Based on my perception of where we actually reside at this moment, I will speak to the role that I need to play in my local community to promote a fair and equitable system for those still willing to participate in the system in an honest way that is also hinged in reality and facts.

When I consider my primary functions within my family and for the community of Greater Lansing more broadly, they are to lower the barriers to opportunity and to provide a voice and representation for people who do not have a seat at the table. I take it rather literally that if you are not at the table, you are probably on the menu.

It has also become abundantly clear that power will cede nothing without a concerted and focused effort. Therefore, in many situations either in business or politics, I may be the lone representative for a different racial or cultural perspective. When a diverse orientation of people is not represented in the halls of decision-making, the byproduct may range from benign to catastrophic, but we are definitely not receiving the most complete picture.

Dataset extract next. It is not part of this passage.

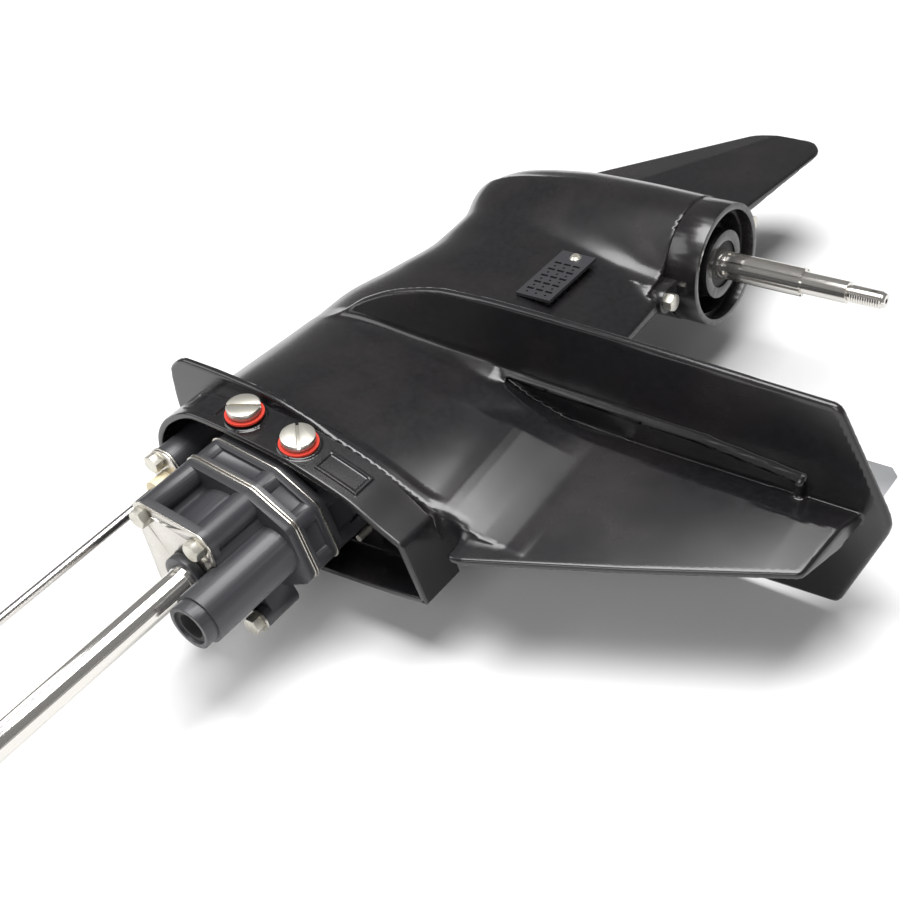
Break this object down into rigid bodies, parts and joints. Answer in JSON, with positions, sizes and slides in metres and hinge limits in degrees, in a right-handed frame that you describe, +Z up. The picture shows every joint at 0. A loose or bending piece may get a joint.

In 2021, we are experiencing a wave of people of color being the first to reach some new stations and heights in this country. This representation demystifies and helps to unwrite some of the false and racist narrative that permeate our culture and shape many of our systems even today. Many of these stations are arrived at with no clear path, without firm mentorship and achieved through great personal risk and loss.

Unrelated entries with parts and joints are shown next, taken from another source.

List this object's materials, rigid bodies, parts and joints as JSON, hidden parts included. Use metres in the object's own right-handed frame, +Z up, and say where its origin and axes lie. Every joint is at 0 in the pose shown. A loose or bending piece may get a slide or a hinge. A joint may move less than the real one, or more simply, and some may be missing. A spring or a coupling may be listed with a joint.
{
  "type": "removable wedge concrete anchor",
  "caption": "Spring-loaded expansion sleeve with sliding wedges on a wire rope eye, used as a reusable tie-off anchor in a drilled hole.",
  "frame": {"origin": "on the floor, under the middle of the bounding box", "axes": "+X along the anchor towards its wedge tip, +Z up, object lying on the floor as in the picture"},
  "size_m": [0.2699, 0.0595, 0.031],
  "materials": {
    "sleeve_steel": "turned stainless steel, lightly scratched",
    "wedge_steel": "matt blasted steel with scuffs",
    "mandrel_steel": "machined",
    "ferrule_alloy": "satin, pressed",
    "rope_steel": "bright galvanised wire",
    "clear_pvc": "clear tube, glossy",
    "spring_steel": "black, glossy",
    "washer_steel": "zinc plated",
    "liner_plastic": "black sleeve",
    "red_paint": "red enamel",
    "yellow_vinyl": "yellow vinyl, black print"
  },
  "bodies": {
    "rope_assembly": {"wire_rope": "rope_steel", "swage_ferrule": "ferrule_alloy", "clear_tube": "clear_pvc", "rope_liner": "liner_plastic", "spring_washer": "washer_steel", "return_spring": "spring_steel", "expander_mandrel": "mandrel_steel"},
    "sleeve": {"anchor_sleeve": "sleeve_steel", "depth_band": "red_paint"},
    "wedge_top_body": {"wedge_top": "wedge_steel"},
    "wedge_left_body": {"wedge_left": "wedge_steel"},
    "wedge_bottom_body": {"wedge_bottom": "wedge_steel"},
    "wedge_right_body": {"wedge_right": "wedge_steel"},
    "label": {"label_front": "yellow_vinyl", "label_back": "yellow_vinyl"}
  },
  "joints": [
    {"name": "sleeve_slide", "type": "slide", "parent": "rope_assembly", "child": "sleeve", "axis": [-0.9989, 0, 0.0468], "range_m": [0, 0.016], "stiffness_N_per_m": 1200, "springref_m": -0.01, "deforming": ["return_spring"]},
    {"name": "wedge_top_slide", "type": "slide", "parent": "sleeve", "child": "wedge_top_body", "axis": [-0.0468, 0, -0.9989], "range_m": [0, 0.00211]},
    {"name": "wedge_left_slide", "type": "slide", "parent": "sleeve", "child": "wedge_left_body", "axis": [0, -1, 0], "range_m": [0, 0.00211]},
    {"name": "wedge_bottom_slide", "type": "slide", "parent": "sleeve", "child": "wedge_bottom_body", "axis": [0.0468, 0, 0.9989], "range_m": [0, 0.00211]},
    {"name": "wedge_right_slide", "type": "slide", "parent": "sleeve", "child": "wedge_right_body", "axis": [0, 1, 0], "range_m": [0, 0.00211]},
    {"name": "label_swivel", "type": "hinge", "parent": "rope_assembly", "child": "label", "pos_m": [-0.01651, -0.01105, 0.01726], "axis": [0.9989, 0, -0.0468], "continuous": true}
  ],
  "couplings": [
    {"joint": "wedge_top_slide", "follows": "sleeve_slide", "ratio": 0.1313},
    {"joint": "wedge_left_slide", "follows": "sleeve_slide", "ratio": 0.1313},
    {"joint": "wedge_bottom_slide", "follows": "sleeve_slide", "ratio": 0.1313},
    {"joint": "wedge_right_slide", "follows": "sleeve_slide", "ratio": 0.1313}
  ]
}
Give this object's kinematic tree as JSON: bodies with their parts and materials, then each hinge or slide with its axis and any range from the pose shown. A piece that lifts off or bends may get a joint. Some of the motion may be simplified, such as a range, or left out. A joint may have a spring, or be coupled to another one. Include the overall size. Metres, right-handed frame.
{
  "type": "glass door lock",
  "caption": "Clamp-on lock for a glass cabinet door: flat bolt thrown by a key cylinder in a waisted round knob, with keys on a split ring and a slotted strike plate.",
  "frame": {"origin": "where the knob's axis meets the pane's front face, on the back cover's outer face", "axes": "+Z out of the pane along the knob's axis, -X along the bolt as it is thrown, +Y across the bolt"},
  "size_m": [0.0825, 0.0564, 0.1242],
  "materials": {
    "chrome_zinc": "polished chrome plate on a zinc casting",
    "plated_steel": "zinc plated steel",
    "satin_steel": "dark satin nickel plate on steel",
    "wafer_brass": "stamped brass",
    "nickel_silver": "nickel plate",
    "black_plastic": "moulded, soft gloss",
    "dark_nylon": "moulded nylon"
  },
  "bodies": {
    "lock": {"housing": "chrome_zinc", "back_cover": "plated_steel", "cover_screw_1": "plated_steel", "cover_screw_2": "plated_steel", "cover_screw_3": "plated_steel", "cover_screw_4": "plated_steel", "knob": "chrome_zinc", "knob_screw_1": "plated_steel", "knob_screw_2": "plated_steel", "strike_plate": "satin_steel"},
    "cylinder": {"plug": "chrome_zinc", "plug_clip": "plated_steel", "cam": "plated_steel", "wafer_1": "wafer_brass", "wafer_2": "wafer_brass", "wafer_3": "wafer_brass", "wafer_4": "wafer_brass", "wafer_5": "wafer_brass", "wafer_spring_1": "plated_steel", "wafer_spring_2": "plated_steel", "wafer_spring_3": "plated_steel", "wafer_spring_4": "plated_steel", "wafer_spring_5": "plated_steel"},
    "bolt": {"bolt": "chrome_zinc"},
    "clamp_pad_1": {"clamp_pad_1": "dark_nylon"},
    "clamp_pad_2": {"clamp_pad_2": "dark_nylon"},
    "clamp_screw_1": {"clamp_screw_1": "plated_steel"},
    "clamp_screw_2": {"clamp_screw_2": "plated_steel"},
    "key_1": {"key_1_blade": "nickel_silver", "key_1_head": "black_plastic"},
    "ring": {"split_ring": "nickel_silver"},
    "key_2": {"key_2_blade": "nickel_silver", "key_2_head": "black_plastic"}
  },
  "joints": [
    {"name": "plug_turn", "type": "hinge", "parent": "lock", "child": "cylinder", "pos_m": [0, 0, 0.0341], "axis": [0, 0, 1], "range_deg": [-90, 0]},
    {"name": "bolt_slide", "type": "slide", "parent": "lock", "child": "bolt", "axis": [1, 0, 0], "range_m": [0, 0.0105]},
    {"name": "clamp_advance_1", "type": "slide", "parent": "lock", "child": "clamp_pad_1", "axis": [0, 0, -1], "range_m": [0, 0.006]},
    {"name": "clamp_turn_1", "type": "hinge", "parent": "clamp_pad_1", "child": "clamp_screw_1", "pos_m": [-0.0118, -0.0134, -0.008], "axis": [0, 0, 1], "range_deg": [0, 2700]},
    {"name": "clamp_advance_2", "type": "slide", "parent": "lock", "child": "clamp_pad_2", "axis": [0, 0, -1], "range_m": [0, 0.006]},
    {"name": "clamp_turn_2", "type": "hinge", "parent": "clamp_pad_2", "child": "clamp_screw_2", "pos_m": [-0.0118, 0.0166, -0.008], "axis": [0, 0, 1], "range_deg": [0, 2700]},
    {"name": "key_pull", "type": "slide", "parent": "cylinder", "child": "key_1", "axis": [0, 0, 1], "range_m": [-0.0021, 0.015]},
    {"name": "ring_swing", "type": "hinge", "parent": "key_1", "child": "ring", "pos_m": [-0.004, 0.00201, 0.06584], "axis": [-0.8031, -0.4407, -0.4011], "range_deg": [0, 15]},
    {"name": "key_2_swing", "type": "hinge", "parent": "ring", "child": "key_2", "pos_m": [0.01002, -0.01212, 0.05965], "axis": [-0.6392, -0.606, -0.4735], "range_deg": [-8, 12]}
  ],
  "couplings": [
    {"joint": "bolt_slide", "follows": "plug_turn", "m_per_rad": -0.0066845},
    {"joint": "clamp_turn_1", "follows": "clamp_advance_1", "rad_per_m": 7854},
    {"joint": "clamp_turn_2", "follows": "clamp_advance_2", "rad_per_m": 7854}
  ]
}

I am always looking for ways to bring greater equity, particularly for young people and those without access to power. By this, I mean seeking ways to lower the opportunity cost and shorten the journey. That is why I tend to focus my energy on the system rather than “hearts and minds.”

Systemic racism and inequality so acutely damage the fabric of the American dream and destroy so much of our collective potential — particularly in the Black community. If we as a people are spending all of our time trying to figure out how to navigate systems of inequity, then we have squandered the opportunity for that same ingenuity to solve some of America’s most daunting challenges.

I also want this to be the final generation of firsts. As a nation, we have a great affinity for firsts. We celebrate them and demarcate them in our history. Unfortunately, some firsts beg the question: How is this just now happening? If equity of opportunity and representation are the critical gateways to the future, how do we clear that path for members of underrepresented groups to dream bigger and often to escape the gravity of their current circumstances?

By lowering the systemic barriers to entry through representation, thus unleashing the untapped potential of our diverse citizenry. Greater Lansing broadly and my constituents in the city of East Lansing have a beautiful history of being out front in the quest for true equality. I hope we can all be more intentional in our efforts and truly live out the creed of a “shining city upon a hill.”